--- The request ---
Include in the output exactly the lines from the opening of the data through the line containing "of the top.", and nothing more.

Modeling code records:

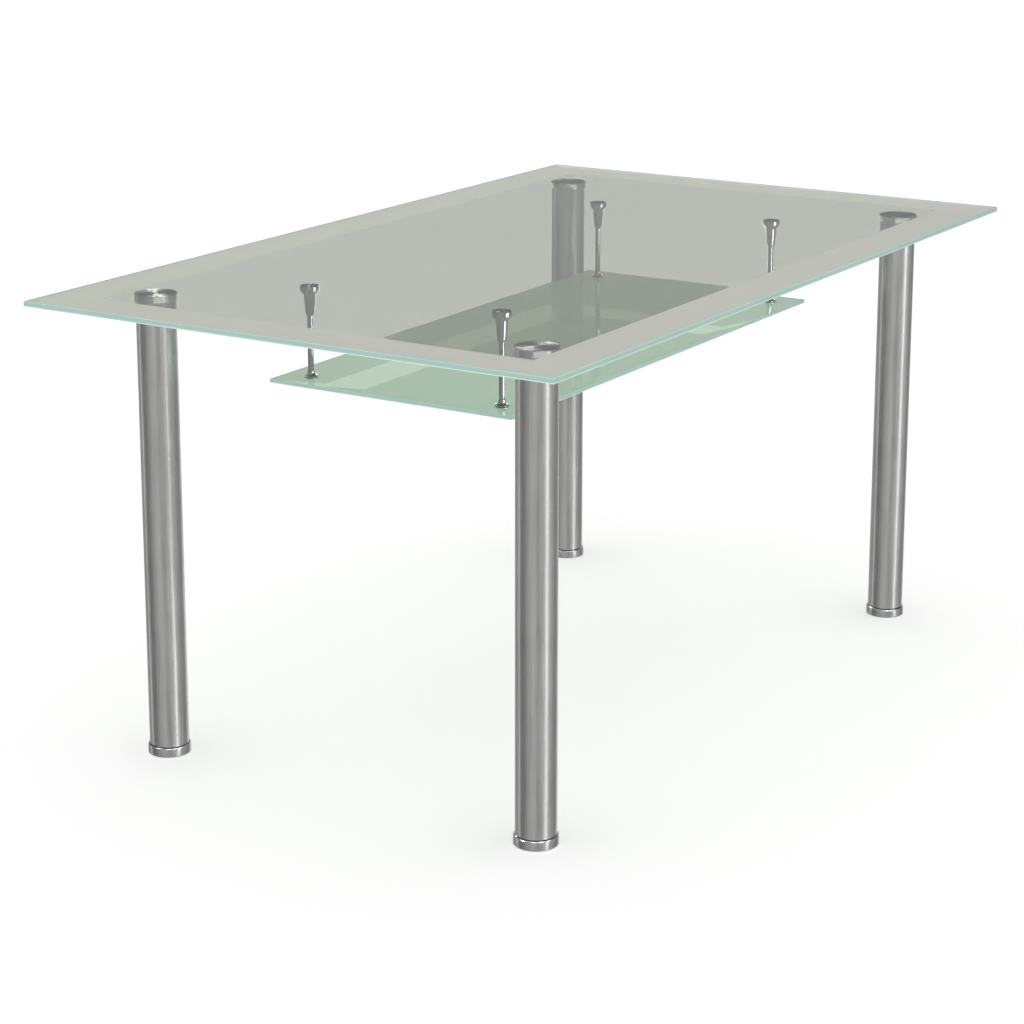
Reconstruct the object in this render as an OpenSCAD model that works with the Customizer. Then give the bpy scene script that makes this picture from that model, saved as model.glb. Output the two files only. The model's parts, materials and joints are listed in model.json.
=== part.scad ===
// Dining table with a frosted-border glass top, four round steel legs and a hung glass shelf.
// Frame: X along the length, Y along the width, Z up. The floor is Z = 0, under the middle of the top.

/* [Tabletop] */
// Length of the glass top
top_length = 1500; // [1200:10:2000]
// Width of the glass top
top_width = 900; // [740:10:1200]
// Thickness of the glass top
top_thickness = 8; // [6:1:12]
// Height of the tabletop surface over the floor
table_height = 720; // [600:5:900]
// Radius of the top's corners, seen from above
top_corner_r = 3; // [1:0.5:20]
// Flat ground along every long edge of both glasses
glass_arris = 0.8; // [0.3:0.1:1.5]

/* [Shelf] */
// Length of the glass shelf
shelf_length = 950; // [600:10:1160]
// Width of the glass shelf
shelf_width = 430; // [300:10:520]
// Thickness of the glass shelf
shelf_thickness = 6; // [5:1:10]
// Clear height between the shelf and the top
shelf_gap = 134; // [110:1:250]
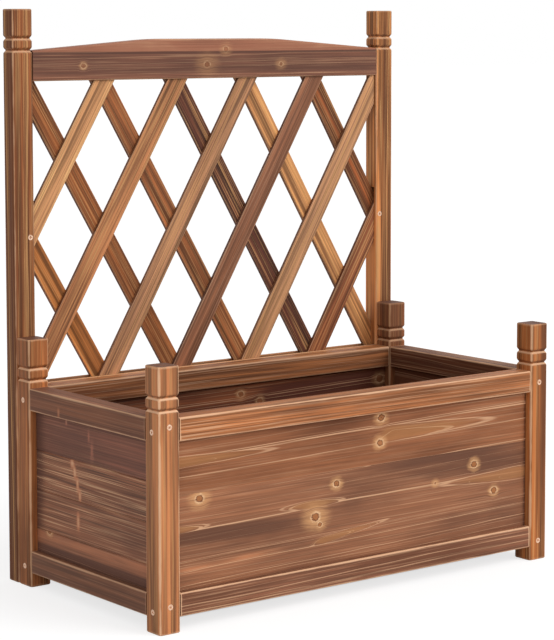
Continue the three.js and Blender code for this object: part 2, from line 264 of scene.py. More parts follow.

--- Exercise result ---
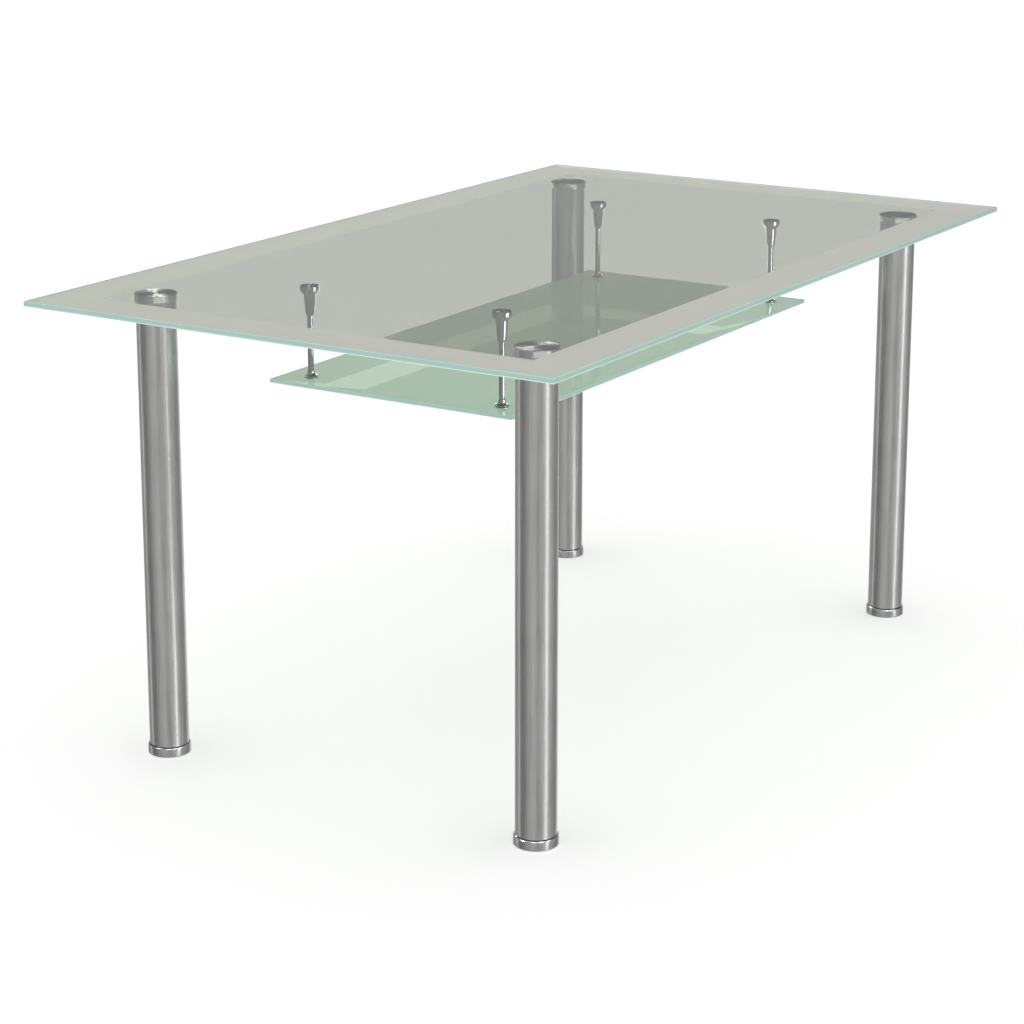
Reconstruct the object in this render as an OpenSCAD model that works with the Customizer. Then give the bpy scene script that makes this picture from that model, saved as model.glb. Output the two files only. The model's parts, materials and joints are listed in model.json.
=== part.scad ===
// Dining table with a frosted-border glass top, four round steel legs and a hung glass shelf.
// Frame: X along the length, Y along the width, Z up. The floor is Z = 0, under the middle of the top.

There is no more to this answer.